*Do this*
Copy out each line exactly as it appears.

----

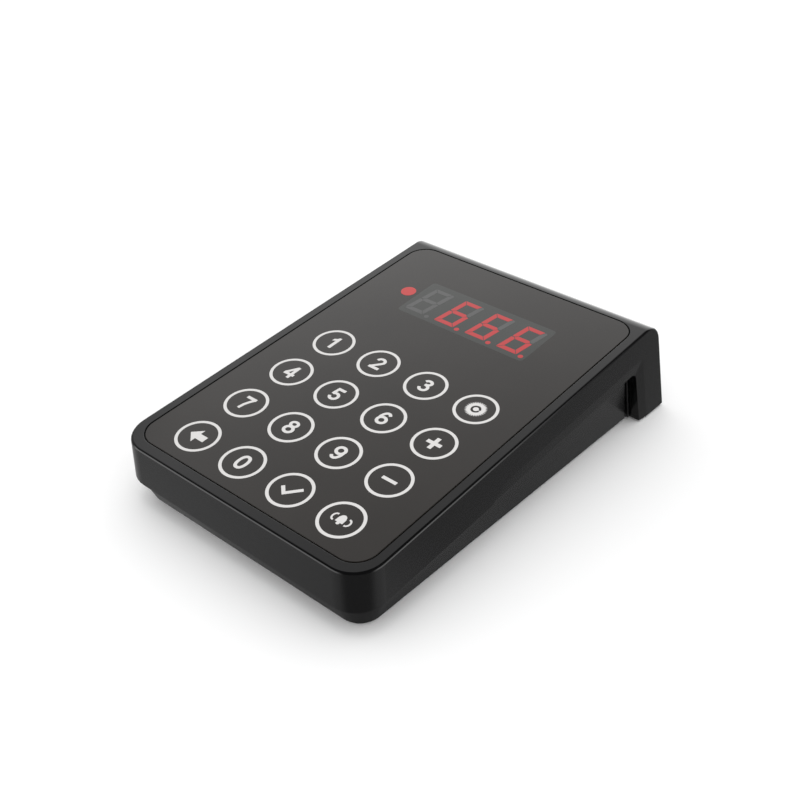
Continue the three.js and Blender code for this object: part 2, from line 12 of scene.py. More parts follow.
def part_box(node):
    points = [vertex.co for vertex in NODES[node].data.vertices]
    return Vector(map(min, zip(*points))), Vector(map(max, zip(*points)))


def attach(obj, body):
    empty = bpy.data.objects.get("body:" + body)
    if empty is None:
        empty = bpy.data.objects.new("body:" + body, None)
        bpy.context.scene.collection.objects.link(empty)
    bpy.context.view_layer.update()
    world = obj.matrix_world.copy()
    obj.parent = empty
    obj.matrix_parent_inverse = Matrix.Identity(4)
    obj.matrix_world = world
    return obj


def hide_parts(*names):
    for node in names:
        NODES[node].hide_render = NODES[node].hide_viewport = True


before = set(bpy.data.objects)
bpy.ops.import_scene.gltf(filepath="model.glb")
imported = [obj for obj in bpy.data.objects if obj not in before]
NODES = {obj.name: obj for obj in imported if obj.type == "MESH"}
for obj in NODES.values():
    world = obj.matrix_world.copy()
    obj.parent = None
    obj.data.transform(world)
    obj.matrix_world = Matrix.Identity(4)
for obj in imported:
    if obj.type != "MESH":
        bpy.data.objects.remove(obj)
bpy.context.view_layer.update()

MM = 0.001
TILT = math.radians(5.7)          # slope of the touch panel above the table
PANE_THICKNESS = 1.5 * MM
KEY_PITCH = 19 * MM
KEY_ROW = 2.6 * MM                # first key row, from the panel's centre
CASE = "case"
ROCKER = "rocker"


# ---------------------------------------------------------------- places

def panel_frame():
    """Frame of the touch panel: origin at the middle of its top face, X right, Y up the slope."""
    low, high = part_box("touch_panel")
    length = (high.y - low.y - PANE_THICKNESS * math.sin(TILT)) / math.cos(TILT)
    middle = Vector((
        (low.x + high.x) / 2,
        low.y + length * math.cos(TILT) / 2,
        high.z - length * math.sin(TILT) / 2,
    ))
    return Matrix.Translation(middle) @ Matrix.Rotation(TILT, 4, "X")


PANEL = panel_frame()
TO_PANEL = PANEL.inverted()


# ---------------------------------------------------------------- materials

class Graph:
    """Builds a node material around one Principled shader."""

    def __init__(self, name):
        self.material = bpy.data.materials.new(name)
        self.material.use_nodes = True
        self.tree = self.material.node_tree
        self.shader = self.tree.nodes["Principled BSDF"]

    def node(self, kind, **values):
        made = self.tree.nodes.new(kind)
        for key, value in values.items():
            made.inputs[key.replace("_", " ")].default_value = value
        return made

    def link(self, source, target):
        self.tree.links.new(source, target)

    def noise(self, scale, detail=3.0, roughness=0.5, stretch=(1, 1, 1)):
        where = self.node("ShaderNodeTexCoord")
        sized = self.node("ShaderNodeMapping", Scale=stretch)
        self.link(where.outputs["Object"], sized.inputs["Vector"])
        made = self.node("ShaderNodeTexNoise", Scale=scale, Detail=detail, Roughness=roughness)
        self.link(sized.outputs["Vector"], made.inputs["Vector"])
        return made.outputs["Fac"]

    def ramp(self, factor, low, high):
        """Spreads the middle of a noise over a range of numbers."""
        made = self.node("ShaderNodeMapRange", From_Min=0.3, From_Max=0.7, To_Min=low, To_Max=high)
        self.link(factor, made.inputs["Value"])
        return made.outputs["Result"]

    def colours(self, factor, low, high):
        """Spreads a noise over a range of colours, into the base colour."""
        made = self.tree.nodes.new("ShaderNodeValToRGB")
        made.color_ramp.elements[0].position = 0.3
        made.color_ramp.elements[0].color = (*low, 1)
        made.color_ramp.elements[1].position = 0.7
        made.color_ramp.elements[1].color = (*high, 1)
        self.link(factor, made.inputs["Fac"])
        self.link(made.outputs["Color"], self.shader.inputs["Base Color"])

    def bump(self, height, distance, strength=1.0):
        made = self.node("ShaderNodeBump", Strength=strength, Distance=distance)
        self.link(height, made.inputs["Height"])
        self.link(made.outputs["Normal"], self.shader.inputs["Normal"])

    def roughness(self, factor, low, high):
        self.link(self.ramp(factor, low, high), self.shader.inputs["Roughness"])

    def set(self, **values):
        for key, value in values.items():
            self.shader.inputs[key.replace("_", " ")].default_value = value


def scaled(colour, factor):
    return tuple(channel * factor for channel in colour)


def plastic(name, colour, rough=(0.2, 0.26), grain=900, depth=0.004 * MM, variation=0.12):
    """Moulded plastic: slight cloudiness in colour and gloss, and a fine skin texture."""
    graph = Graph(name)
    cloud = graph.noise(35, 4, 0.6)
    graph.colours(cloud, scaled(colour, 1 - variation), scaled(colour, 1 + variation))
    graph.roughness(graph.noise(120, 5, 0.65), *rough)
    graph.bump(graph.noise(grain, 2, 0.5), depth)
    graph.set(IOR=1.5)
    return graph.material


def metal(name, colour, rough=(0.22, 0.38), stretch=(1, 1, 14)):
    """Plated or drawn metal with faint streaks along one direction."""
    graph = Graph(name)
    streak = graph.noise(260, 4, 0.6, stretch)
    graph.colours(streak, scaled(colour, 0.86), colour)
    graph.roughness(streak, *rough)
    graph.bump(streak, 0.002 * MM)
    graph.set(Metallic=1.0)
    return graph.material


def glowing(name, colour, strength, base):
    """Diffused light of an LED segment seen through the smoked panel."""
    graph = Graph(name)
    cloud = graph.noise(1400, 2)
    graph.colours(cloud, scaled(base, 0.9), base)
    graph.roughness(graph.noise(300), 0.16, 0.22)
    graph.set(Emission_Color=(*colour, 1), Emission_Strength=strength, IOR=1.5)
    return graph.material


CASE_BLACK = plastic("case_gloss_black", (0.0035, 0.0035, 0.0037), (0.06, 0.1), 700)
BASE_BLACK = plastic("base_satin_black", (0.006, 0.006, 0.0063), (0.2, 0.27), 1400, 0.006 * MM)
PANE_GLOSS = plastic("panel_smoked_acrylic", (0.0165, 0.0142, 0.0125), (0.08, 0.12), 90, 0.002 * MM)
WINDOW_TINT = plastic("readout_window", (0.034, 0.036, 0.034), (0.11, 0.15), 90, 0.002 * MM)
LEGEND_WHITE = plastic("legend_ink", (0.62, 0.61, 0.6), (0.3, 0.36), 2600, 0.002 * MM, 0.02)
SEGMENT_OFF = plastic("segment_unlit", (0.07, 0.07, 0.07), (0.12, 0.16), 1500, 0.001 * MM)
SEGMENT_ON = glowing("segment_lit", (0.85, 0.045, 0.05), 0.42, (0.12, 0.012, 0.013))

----

*Result for this exercise*
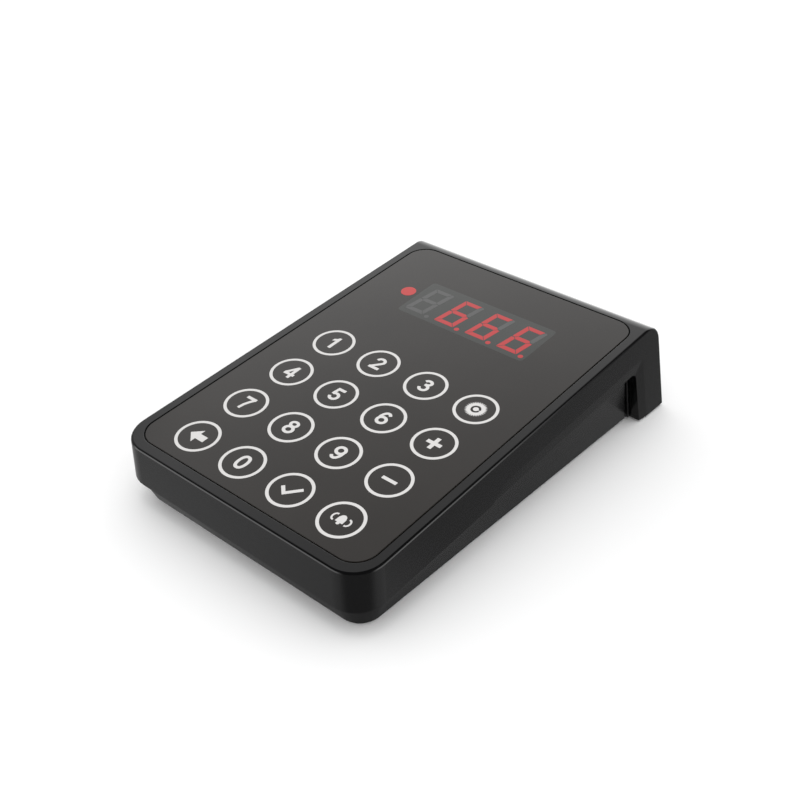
Continue the three.js and Blender code for this object: part 2, from line 12 of scene.py. More parts follow.
def part_box(node):
    points = [vertex.co for vertex in NODES[node].data.vertices]
    return Vector(map(min, zip(*points))), Vector(map(max, zip(*points)))


def attach(obj, body):
    empty = bpy.data.objects.get("body:" + body)
    if empty is None:
        empty = bpy.data.objects.new("body:" + body, None)
        bpy.context.scene.collection.objects.link(empty)
    bpy.context.view_layer.update()
    world = obj.matrix_world.copy()
    obj.parent = empty
    obj.matrix_parent_inverse = Matrix.Identity(4)
    obj.matrix_world = world
    return obj


def hide_parts(*names):
    for node in names:
        NODES[node].hide_render = NODES[node].hide_viewport = True


before = set(bpy.data.objects)
bpy.ops.import_scene.gltf(filepath="model.glb")
imported = [obj for obj in bpy.data.objects if obj not in before]
NODES = {obj.name: obj for obj in imported if obj.type == "MESH"}
for obj in NODES.values():
    world = obj.matrix_world.copy()
    obj.parent = None
    obj.data.transform(world)
    obj.matrix_world = Matrix.Identity(4)
for obj in imported:
    if obj.type != "MESH":
        bpy.data.objects.remove(obj)
bpy.context.view_layer.update()

MM = 0.001
TILT = math.radians(5.7)          # slope of the touch panel above the table
PANE_THICKNESS = 1.5 * MM
KEY_PITCH = 19 * MM
KEY_ROW = 2.6 * MM                # first key row, from the panel's centre
CASE = "case"
ROCKER = "rocker"


# ---------------------------------------------------------------- places

def panel_frame():
    """Frame of the touch panel: origin at the middle of its top face, X right, Y up the slope."""
    low, high = part_box("touch_panel")
    length = (high.y - low.y - PANE_THICKNESS * math.sin(TILT)) / math.cos(TILT)
    middle = Vector((
        (low.x + high.x) / 2,
        low.y + length * math.cos(TILT) / 2,
        high.z - length * math.sin(TILT) / 2,
    ))
    return Matrix.Translation(middle) @ Matrix.Rotation(TILT, 4, "X")


PANEL = panel_frame()
TO_PANEL = PANEL.inverted()


# ---------------------------------------------------------------- materials

class Graph:
    """Builds a node material around one Principled shader."""

    def __init__(self, name):
        self.material = bpy.data.materials.new(name)
        self.material.use_nodes = True
        self.tree = self.material.node_tree
        self.shader = self.tree.nodes["Principled BSDF"]

    def node(self, kind, **values):
        made = self.tree.nodes.new(kind)
        for key, value in values.items():
            made.inputs[key.replace("_", " ")].default_value = value
        return made

    def link(self, source, target):
        self.tree.links.new(source, target)

    def noise(self, scale, detail=3.0, roughness=0.5, stretch=(1, 1, 1)):
        where = self.node("ShaderNodeTexCoord")
        sized = self.node("ShaderNodeMapping", Scale=stretch)
        self.link(where.outputs["Object"], sized.inputs["Vector"])
        made = self.node("ShaderNodeTexNoise", Scale=scale, Detail=detail, Roughness=roughness)
        self.link(sized.outputs["Vector"], made.inputs["Vector"])
        return made.outputs["Fac"]

    def ramp(self, factor, low, high):
        """Spreads the middle of a noise over a range of numbers."""
        made = self.node("ShaderNodeMapRange", From_Min=0.3, From_Max=0.7, To_Min=low, To_Max=high)
        self.link(factor, made.inputs["Value"])
        return made.outputs["Result"]

    def colours(self, factor, low, high):
        """Spreads a noise over a range of colours, into the base colour."""
        made = self.tree.nodes.new("ShaderNodeValToRGB")
        made.color_ramp.elements[0].position = 0.3
        made.color_ramp.elements[0].color = (*low, 1)
        made.color_ramp.elements[1].position = 0.7
        made.color_ramp.elements[1].color = (*high, 1)
        self.link(factor, made.inputs["Fac"])
        self.link(made.outputs["Color"], self.shader.inputs["Base Color"])

    def bump(self, height, distance, strength=1.0):
        made = self.node("ShaderNodeBump", Strength=strength, Distance=distance)
        self.link(height, made.inputs["Height"])
        self.link(made.outputs["Normal"], self.shader.inputs["Normal"])

    def roughness(self, factor, low, high):
        self.link(self.ramp(factor, low, high), self.shader.inputs["Roughness"])

    def set(self, **values):
        for key, value in values.items():
            self.shader.inputs[key.replace("_", " ")].default_value = value


def scaled(colour, factor):
    return tuple(channel * factor for channel in colour)


def plastic(name, colour, rough=(0.2, 0.26), grain=900, depth=0.004 * MM, variation=0.12):
    """Moulded plastic: slight cloudiness in colour and gloss, and a fine skin texture."""
    graph = Graph(name)
    cloud = graph.noise(35, 4, 0.6)
    graph.colours(cloud, scaled(colour, 1 - variation), scaled(colour, 1 + variation))
    graph.roughness(graph.noise(120, 5, 0.65), *rough)
    graph.bump(graph.noise(grain, 2, 0.5), depth)
    graph.set(IOR=1.5)
    return graph.material


def metal(name, colour, rough=(0.22, 0.38), stretch=(1, 1, 14)):
    """Plated or drawn metal with faint streaks along one direction."""
    graph = Graph(name)
    streak = graph.noise(260, 4, 0.6, stretch)
    graph.colours(streak, scaled(colour, 0.86), colour)
    graph.roughness(streak, *rough)
    graph.bump(streak, 0.002 * MM)
    graph.set(Metallic=1.0)
    return graph.material


def glowing(name, colour, strength, base):
    """Diffused light of an LED segment seen through the smoked panel."""
    graph = Graph(name)
    cloud = graph.noise(1400, 2)
    graph.colours(cloud, scaled(base, 0.9), base)
    graph.roughness(graph.noise(300), 0.16, 0.22)
    graph.set(Emission_Color=(*colour, 1), Emission_Strength=strength, IOR=1.5)
    return graph.material


CASE_BLACK = plastic("case_gloss_black", (0.0035, 0.0035, 0.0037), (0.06, 0.1), 700)
BASE_BLACK = plastic("base_satin_black", (0.006, 0.006, 0.0063), (0.2, 0.27), 1400, 0.006 * MM)
PANE_GLOSS = plastic("panel_smoked_acrylic", (0.0165, 0.0142, 0.0125), (0.08, 0.12), 90, 0.002 * MM)
WINDOW_TINT = plastic("readout_window", (0.034, 0.036, 0.034), (0.11, 0.15), 90, 0.002 * MM)
LEGEND_WHITE = plastic("legend_ink", (0.62, 0.61, 0.6), (0.3, 0.36), 2600, 0.002 * MM, 0.02)
SEGMENT_OFF = plastic("segment_unlit", (0.07, 0.07, 0.07), (0.12, 0.16), 1500, 0.001 * MM)
SEGMENT_ON = glowing("segment_lit", (0.85, 0.045, 0.05), 0.42, (0.12, 0.012, 0.013))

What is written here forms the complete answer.